My thoughts returned to Igor, as he asked me a question as to why I was in Tomsk. I didn't really know how to answer that question and I was saved by the entrance of 7 or 8 beautiful young Russian women dressed in workers clothes and kerchiefs, escorted by a muscular man in tight red shorts and tank top, an enormous dildo stuffed sideways into his pants. They performed to the old Soviet songs and by the end of the number, the stick thin women were gyrating their bare white flesh, covered only by thin lacy red g-strings and shiny red stars that somehow managed to cling to their nipples. Now I understood their hesitation to allow me to enter with my camera. The show lasted less than 8 minutes, and they returned two or three more times in different clothes, but with the same red stars. I must admit, I now wished that there were a few crystal glasses and a bottle of vodka on our table as well!

I remembered that it was Election Day in America and I tried to muster up some interest in American politics. As far as these young partygoers were concerned, Mickey Mouse could have been elected today in America. Democrat, Republican, Communist or Green, it didn't seem to matter, as long as the Party continued. Siberia is not a place to worry about the next President of the United States.

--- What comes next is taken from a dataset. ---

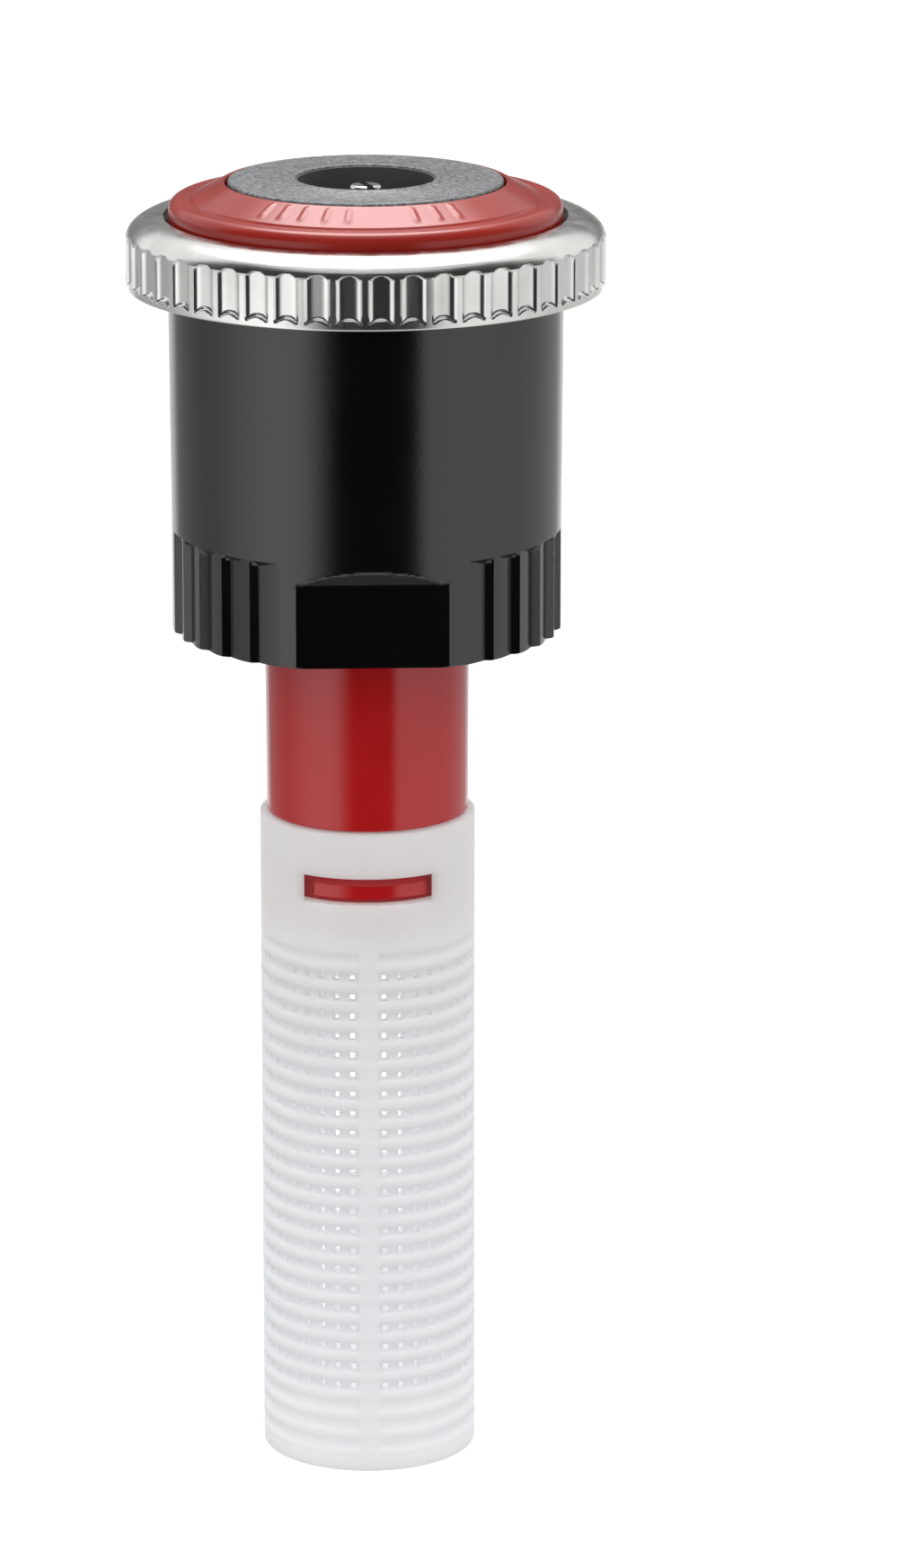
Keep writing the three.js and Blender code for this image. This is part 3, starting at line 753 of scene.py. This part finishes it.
# ---- Rotor ----

ROTOR_RADIUS, ROTOR_NOSE, ROTOR_TOP = 12.05, *span("rotor_plate")[1:]
CONE_TOP_RADIUS, CONE_TOP, NOSE_RADIUS = 9.9, 24.9, 3.2
RIM_BOTTOM, RIM_TOP = 25.1, 26.8
BAND_RADIUS, BAND_FOOT, BAND_STEP = 10.6, 26.88, 0.14  # the band climbs from a small step to the cap
RECESS_RADIUS, RECESS_FLOOR = 8.52, 26.7
CHAMBER_RADIUS, CHAMBER_FLOOR = 6.2, 20.0
ROTOR_BORE, BEARING_RADIUS, BEARING_BOTTOM = 1.3, 1.85, 17.4
SEAL_RADIUS, SEAL_BOTTOM = 2.3, 16.0
STREAMS = 14
STREAM_DEPTH = 0.55
STREAM_HALF_ANGLE = math.radians(6.5)
STREAM_SWEEP = math.radians(22)
STREAM_BEND_START = 0.45  # share of the climb
TICK_INNER, TICK_OUTER, TICK_RISE = 9.0, 10.2, 0.07
TICKS = [math.radians(turn) for turn in (-40, -32, -24, -16, -8, 16, 24, 32)]
TICK_HALF_WIDTH = math.radians(1.1)


def tick_rise(radius, angle):
    """Height of the raised reference ticks on the rotor's sloping band."""
    if not TICK_INNER < radius < TICK_OUTER:
        return 0.0
    away = min(abs(turn_from(angle, FRONT + tick)) for tick in TICKS)
    return TICK_RISE if away < TICK_HALF_WIDTH else 0.0


def cone_radius(height):
    """Radius of the rotor's underside, which widens evenly from its nose to its rim."""
    climb = (height - ROTOR_NOSE) / (CONE_TOP - ROTOR_NOSE)
    return NOSE_RADIUS + (CONE_TOP_RADIUS - NOSE_RADIUS) * climb


def on_cone(radius, height):
    """True for the outline's edges along the rotor's underside."""
    return radius > NOSE_RADIUS - 0.1 and height < CONE_TOP and abs(radius - cone_radius(height)) < 0.1


def on_band(radius, height):
    """True for the outline's edges under the ticks."""
    return TICK_INNER - 0.3 < radius < TICK_OUTER + 0.3 and height > RIM_TOP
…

After the forth striptease, dizzy from the smoke and noise, I politely bowed out and headed home in a $2 cab at 12:30 a.m. Outside, the full moon and street lights created a soft warm glow on the snow as the silence of the early morning hours permeated the air. As I looked out the window at the quaint wooden houses where the regular folks slept soundly in their centrally heated rooms, I chuckled at the memory of those stars and the skinny white legs in high heels kicking to the music. The playful looks on the bright innocent faces of the youth blended with the stark serious images of the old communist politicians and veterans on the TV screen like oil and water. The contrast is bittersweet as this enormous country with thousands of years of tumultuous history continues to struggle to find an identity that does justice to both the rich culture of an elderly past and the dynamic effervescence of a youthful present.